UK markets, including bonds and equities, rebounded after Prime Minister Keir Starmer publicly backed Chancellor Rachel Reeves, alleviating speculation about her potential exit and easing fiscal stability concerns. This followed a selloff that saw 30-year bond yields initially jump 19 basis points before falling 12 basis points on the reassurance. However, underlying fiscal pressures from low growth and high debt persist, with analysts suggesting continued market volatility and potential tax increases are likely ahead of the Autumn budget, echoing the 2022 market crisis.

Analysis

UK markets demonstrated significant sensitivity to political risk, with assets rebounding sharply after Prime Minister Keir Starmer provided public support for Chancellor Rachel Reeves. This intervention calmed immediate fears of a leadership change that could have threatened fiscal discipline, causing the 30-year gilt yield to fall by as much as 12 basis points after a 19 basis-point spike the previous day. The initial selloff was a clear echo of the 2022 market crisis, indicating that investor confidence in UK fiscal stability remains fragile. Despite the short-term relief, underlying structural issues persist.
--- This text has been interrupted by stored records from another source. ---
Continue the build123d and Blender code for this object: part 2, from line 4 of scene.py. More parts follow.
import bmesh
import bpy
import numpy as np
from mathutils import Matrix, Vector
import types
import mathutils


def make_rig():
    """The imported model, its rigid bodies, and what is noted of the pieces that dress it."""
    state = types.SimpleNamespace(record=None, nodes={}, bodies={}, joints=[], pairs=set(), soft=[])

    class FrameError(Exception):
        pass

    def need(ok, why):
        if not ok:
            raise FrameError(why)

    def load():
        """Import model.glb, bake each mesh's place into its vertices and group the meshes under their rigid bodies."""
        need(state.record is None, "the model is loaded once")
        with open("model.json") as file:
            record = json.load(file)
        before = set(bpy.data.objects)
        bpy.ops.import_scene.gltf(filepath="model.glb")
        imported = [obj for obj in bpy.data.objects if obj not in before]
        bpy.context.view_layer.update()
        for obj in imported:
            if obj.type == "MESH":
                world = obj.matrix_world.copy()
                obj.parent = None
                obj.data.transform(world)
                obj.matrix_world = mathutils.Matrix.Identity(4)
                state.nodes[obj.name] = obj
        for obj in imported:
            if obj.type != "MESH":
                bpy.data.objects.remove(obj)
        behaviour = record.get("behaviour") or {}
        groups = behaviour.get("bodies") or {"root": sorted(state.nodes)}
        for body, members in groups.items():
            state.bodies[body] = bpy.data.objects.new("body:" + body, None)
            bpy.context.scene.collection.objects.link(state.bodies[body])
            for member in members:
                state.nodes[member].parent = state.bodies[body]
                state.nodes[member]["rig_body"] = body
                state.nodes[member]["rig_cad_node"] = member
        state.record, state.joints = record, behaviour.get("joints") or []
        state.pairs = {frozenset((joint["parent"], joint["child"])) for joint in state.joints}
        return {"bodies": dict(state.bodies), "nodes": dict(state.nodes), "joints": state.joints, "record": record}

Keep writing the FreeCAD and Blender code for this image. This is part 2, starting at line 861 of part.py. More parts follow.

The government's recent reversal on a £5 billion cut to welfare spending highlights the political difficulty in achieving fiscal consolidation. As noted by Morgan Stanley, the combination of low growth and high debt service costs creates a challenging outlook, making future tax increases a likely necessity. This fundamental tension, which Morgan Stanley terms a "live risk," suggests that the reassurance from the Prime Minister may only be a temporary reprieve, setting the stage for continued volatility in UK assets, particularly in the run-up to the Autumn budget.